++++ Collected material

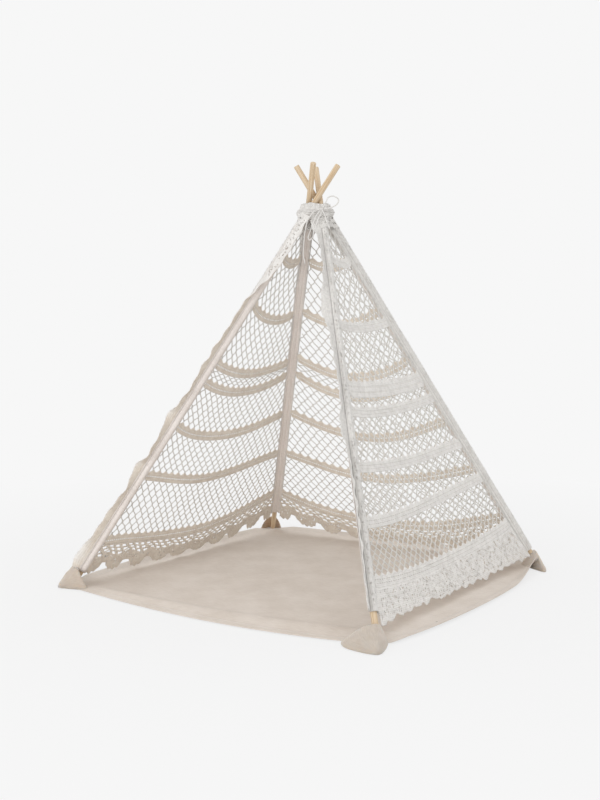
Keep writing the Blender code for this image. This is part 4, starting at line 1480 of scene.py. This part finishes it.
def makeDrawcord():
    size = collarSizes
    route = []
    for k in range(size["cordTurns"] * size["cordSteps"] + 1):
        turns = k / size["cordSteps"]
        route.append(ringPoint(size["cordDrop"] + size["cordPitch"] * turns,
                               size["cordBearing"] + 2.0 * math.pi * turns, size["cordOut"]))
    line, _ = smoothRoute(route, size["cordSpacing"])
    item = newObject("drawcord_wound",
                     tubeAlong("drawcord_wound", line, plyRadius, bowSizes["sides"], looks["cord"]))
    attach(item, "crossing")
    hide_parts("drawcord_turns")
    knot = Vector(bowSizes["knotMiddle"])
    out = Vector((math.cos(size["cordBearing"]), math.sin(size["cordBearing"]), 0.25)).normalized()
    side = up.cross(out).normalized()
    rise = out.cross(side)
    route = []
    for turn in np.linspace(0.0, 2.0 * math.pi, size["knotSteps"]):
        x = (math.sin(turn) + 2.0 * math.sin(2.0 * turn)) * size["knotSpan"]
        y = (math.cos(turn) - 2.0 * math.cos(2.0 * turn)) * size["knotSpan"]
        z = -math.sin(3.0 * turn) * size["knotDepth"]
        route.append(knot + side * x + rise * y + out * z)
    item = newObject("bow_knot_tied",
                     tubeAlong("bow_knot_tied", route, plyRadius, bowSizes["sides"], looks["cord"]))
    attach(item, "crossing")
    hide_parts("bow_knot")


makeCollar()
makeDrawcord()
print("collar ready")


# Mat

matSizes = {
    "corner": 0.612,             # half the side at the corners
    "bulge": {"front": 0.078, "right": 0.074, "back": 0.044, "left": 0.044},
    "thickness": 0.0016,
    "lift": 0.0006,              # middle of the cloth, over its own thickness
    "seamLift": 0.6,             # as a share of the thickness
    "seamSteps": 301,
    "cells": 170,
    "crease": 0.0022,
    "hem": 0.022,
    "hemRise": 0.0012,
    "rim": {"front": 0.0, "right": 0.006, "back": 0.016, "left": 0.016},
    "rimReach": {"front": 0.04, "right": 0.04, "back": 0.070, "left": 0.070},
    "roll": 0.011,               # height of the front hem, rolled under
    "rollAway": (0.075, 0.040),  # its crest from the edge, and how much more of that at the right
    "rollFades": 0.045,          # behind the crest
    "pulledUp": 0.044,           # the right edge where the cover draws it up to its far corner
    "pulledFrom": (0.35, 0.5),   # how far back that starts, and its length, as shares
    "fold": {"height": 0.020, "back": 0.088, "wide": 0.034},   # before the far pocket
}


def matPoint(a, b):
    # A place on the mat: a runs left to right and b front to back, from -1 to 1
    size = matSizes
    sides = size["bulge"]
    alongX = (1 - b * b) ** (0.5 if a > 0 and b < 0 else 0.9)
    outX = size["corner"] + alongX * (sides["right"] if a > 0 else sides["left"])
    outY = size["corner"] + (1 - a * a) * (sides["back"] if b > 0 else sides["front"] * (1 + 0.2 * a))
    x, y = a * outX, b * outY
    height = size["thickness"] + size["lift"]
    inside = (1 - abs(a) ** 8) * (1 - abs(b) ** 8)
    crease = ripple((x * 0.7, y * 1.3, 0.0), 0.16, 1) + 0.5 * ripple((x, y, 1.0), 0.05, 2)
    height += size["crease"] * inside * max(0.0, crease)
    for edge, far, side in ((1 - abs(a), 1 - abs(b), "right" if a > 0 else "left"),
                            (1 - abs(b), 1 - abs(a), "back" if b > 0 else "front")):
        away = edge * size["corner"]
        if away < size["hem"]:
            height += size["hemRise"]
        rim = size["rim"][side]
        if side == "right":
            rim += size["pulledUp"] * ease(ramp(b, *size["pulledFrom"]))
        if rim and away < size["rimReach"][side]:
            share = 1 - away / size["rimReach"][side]
            height += rim * share ** 1.5 * min(1.0, far * 6.0)
        if side == "front":
            crest = size["rollAway"][0] + size["rollAway"][1] * a
            behind = max(0.0, 1 - (away - crest) / size["rollFades"])
            share = away / crest if away < crest else behind
            height += size["roll"] * ease(share) * (1 - abs(a) ** 6)
    fold = size["fold"]
    spot = poles["back_left"].outward * (math.sqrt(2.0) * frameSizes["footHalf"] - fold["back"])
    away = math.hypot(x - spot.x, y - spot.y)
    height += fold["height"] * bell(away, 0.0, fold["wide"])
    return Vector((x, y, height))


def makeMat():
    size = matSizes
    stations = np.linspace(-1.0, 1.0, size["cells"] + 1)
    grid = np.array([[matPoint(a, b) for a in stations] for b in stations])
    cloth = Cloth()
    cloth.lay(grid, size["thickness"] / 2, grid[..., :2].copy(), outward=np.array(up))
    inset = 1 - size["hem"] / size["corner"]
    along = np.linspace(-1.0, 1.0, size["seamSteps"])
    lift = up * size["thickness"] * size["seamLift"]
    lines = [[matPoint(a, edge) + lift for a in along] for edge in (-inset, inset)]
    lines += [[matPoint(edge, b) + lift for b in along] for edge in (-inset, inset)]
    body = cloth.mesh("mat_canvas", [looks["canvas"]])
    item = newObject("mat_canvas", joined("mat_canvas", [body, sewnSeams(lines)]))
    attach(item, "mat")
    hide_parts("mat_panel", "mat_rim_front", "mat_rim_right", "mat_rim_back", "mat_rim_left")


makeMat()
print("mat ready")


# Corner pockets

pocketSizes = {
    "wall": 0.0008, "tipHalf": 0.010, "tipHeight": 0.009,
    "sections": 44, "closing": 5, "arch": 48, "bulge": 0.12, "crease": 0.0026,
    "footLift": 0.0034,          # height of its lower edges over the floor
    "map": (0.16, 0.20),
    "underDrop": 0.0013,         # its floor lies this far below its lower edges
    "underColumns": 9,
    "seamSection": 2, "seamLift": 0.0003,
    # Each one lies a little differently. The turn is in degrees from straight out of the corner, the
    # tip is drawn aside by so much, and a fuller side keeps its width for longer
    "front_left": {"half": (0.069, 0.069), "height": 0.076, "back": 0.046, "lean": 0.012,
                   "tipOut": 0.050, "turn": 6, "aside": 0.0, "full": 1.0, "peak": 0.45},
    "front_right": {"half": (0.097, 0.032), "height": 0.050, "back": 0.026, "lean": 0.014,
                    "tipOut": 0.109, "turn": -6, "aside": -0.018, "full": 2.0, "peak": 1.1},
    "back_right": {"half": (0.050, 0.016), "height": 0.052, "back": 0.036, "lean": 0.010,
                   "tipOut": 0.100, "turn": -60, "aside": -0.080, "full": 0.9, "peak": 0.9},
    "back_left": {"half": (0.034, 0.056), "height": 0.058, "back": 0.022, "lean": 0.006,
                  "tipOut": 0.044, "turn": 0, "aside": 0.0, "full": 1.0, "peak": 0.45},
}


def makePockets():
    size = pocketSizes
    for number, pole in enumerate(poles.values()):
        own = size[pole.name]
        turn = math.radians(own["turn"])
        out = Vector((pole.outward.x * math.cos(turn) - pole.outward.y * math.sin(turn),
                      pole.outward.x * math.sin(turn) + pole.outward.y * math.cos(turn), 0.0))
        side = Vector((-out.y, out.x, 0.0))
        foot = Vector((pole.foot.x, pole.foot.y, size["footLift"]))
        grid = np.zeros((size["sections"] + 1, size["arch"] + 1, 3))
        for i in range(size["sections"] + 1):
            share = i / size["sections"]
            bulge = 1 + size["bulge"] * math.sin(math.pi * share)
            ending = max(0.0, (i - size["sections"]) / size["closing"] + 1)
            bulge *= math.sqrt(1.0001 - ending * ending * 0.99)
            spent = share ** own["full"]
            halves = [(half + (size["tipHalf"] - half) * spent) * bulge for half in own["half"]]
            tall = (own["height"] + (size["tipHeight"] - own["height"]) * share) * bulge
            low = (own["tipOut"] + own["back"]) * share - own["back"]
            peak = (own["tipOut"] + own["lean"]) * share - own["lean"]
            for j in range(size["arch"] + 1):
                angle = math.pi * j / size["arch"]
                rise = math.sin(angle)
                sharp = rise ** (1 + own["peak"] * (1 - share))
                point = foot + out * (low + (peak - low) * rise) + side * own["aside"] * share
                point -= side * halves[angle > math.pi / 2] * math.cos(angle)
                point += up * (tall * sharp)
                dent = size["crease"] * rise * (
                    ripple(point, 0.035, number) + 0.5 * ripple(point, 0.014, number + 9))
                grid[i, j] = point + (out * 0.4 + up) * dent
        uv = paired(np.linspace(0, size["map"][0], size["sections"] + 1)[:, None],
                    np.linspace(0, size["map"][1], size["arch"] + 1))
        cloth = Cloth()
        cloth.lay(grid, size["wall"], uv, outward=np.array(up))
        under = np.linspace(grid[:, 0], grid[:, -1], size["underColumns"], axis=1)
        under -= np.array(up) * size["underDrop"]
        cloth.lay(under, size["wall"] * 0.9, uv[:, :size["underColumns"]], outward=np.array(up))
        body = cloth.mesh("pocket", [looks["pocket"]])
        lift = up * (size["wall"] + size["seamLift"])
        line = [Vector(p) + lift for p in grid[size["seamSection"]]]
        mesh = joined(f"pocket_canvas_{pole.name}", [body, sewnSeams([line])])
        item = newObject(mesh.name, mesh)
        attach(item, "mat")
        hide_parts(f"corner_pocket_{pole.name}")


makePockets()
print("pockets ready")


# Floor, lights and world

stageSizes = {
    "background": "f7f7f7",
    "floor": "e6e6e6",
    "floorHalf": 60.0,
    "floorHeight": -0.0005,
    "floorRoughness": 0.9,
    "worldLight": 0.97,
    "shadowShare": 0.22,
    "shadowFades": (1.0, 2.6),   # distances from the middle between which the shadow ends
}


def makeStage():
    size = stageSizes
    mesh = bpy.data.meshes.new("paper_floor")
    half = size["floorHalf"]
    corners = ((-half, -half), (half, -half), (half, half), (-half, half))
    mesh.from_pydata([(*corner, size["floorHeight"]) for corner in corners], [], [(0, 1, 2, 3)])
    made, tree, shader = newMaterial("Paper floor, matt", {"roughness": size["floorRoughness"]})
    shader.inputs["Base Color"].default_value = linear(size["floor"])
    rays = add(tree, "ShaderNodeLightPath")
    glow = add(tree, "ShaderNodeEmission", {"Color": linear(size["background"])})
    place = add(tree, "ShaderNodeTexCoord").outputs["Object"]
    distance = add(tree, "ShaderNodeVectorMath", {"operation": "LENGTH"}, {0: place})
    plain = add(tree, "ShaderNodeMapRange",
                {"From Min": size["shadowFades"][0], "From Max": size["shadowFades"][1],
                 "To Min": 1 - size["shadowShare"], "To Max": 1.0},
                {"Value": distance.outputs["Value"]})
    share = add(tree, "ShaderNodeMath", {"operation": "MULTIPLY"},
                {0: rays.outputs["Is Camera Ray"], 1: plain})
    mixed = add(tree, "ShaderNodeMixShader", {}, {0: share, 1: shader, 2: glow})
    link(tree, mixed, tree.nodes["Material Output"].inputs["Surface"])
    mesh.materials.append(made)
    item = newObject("paper_floor", mesh)
    world = bpy.data.worlds.new("studio")
    bpy.context.scene.world = world
    world.use_nodes = True
    tree = world.node_tree
    back = tree.nodes["Background"]
    back.inputs["Color"].default_value = (1.0, 1.0, 1.0, 1.0)
    back.inputs["Strength"].default_value = size["worldLight"]
    rays = add(tree, "ShaderNodeLightPath")
    seen = add(tree, "ShaderNodeBackground", {"Color": linear(size["background"]), "Strength": 1.0})
    first = add(tree, "ShaderNodeMath", {"operation": "MAXIMUM"},
                {0: rays.outputs["Is Camera Ray"], 1: rays.outputs["Is Glossy Ray"]})
    both = add(tree, "ShaderNodeMath", {"operation": "MAXIMUM"},
               {0: first, 1: rays.outputs["Is Transmission Ray"]})
    mixed = add(tree, "ShaderNodeMixShader", {}, {0: both, 1: back, 2: seen})
    link(tree, mixed, tree.nodes["World Output"].inputs["Surface"])


lampAim = (0.0, 0.0, 0.5)
lamps = {
    "key": {"place": (3.5, -2.2, 3.4), "size": 2.5, "power": 12.0},
    "doorway": {"place": (0.4, -7.9, 1.7), "size": 4.4, "power": 165.0},   # lights the inside
}


def makeLamps():
    for name, lamp in lamps.items():
        data = bpy.data.lights.new(name, "AREA")
        data.size = lamp["size"]
        data.energy = lamp["power"]
        item = newObject(name, data)
        item.location = lamp["place"]
        aim = Vector(lampAim) - Vector(lamp["place"])
        item.rotation_euler = aim.to_track_quat("-Z", "Y").to_euler()


makeStage()
makeLamps()
bpy.context.scene.view_settings.view_transform = "Standard"
print("stage ready")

++++++++

• Problem requirements:
Review the material and copy each line in which the word "name" appears.

• Response:
        own = size[pole.name]
        mesh = joined(f"pocket_canvas_{pole.name}", [body, sewnSeams([line])])
        item = newObject(mesh.name, mesh)
        hide_parts(f"corner_pocket_{pole.name}")
    for name, lamp in lamps.items():
        data = bpy.data.lights.new(name, "AREA")
        item = newObject(name, data)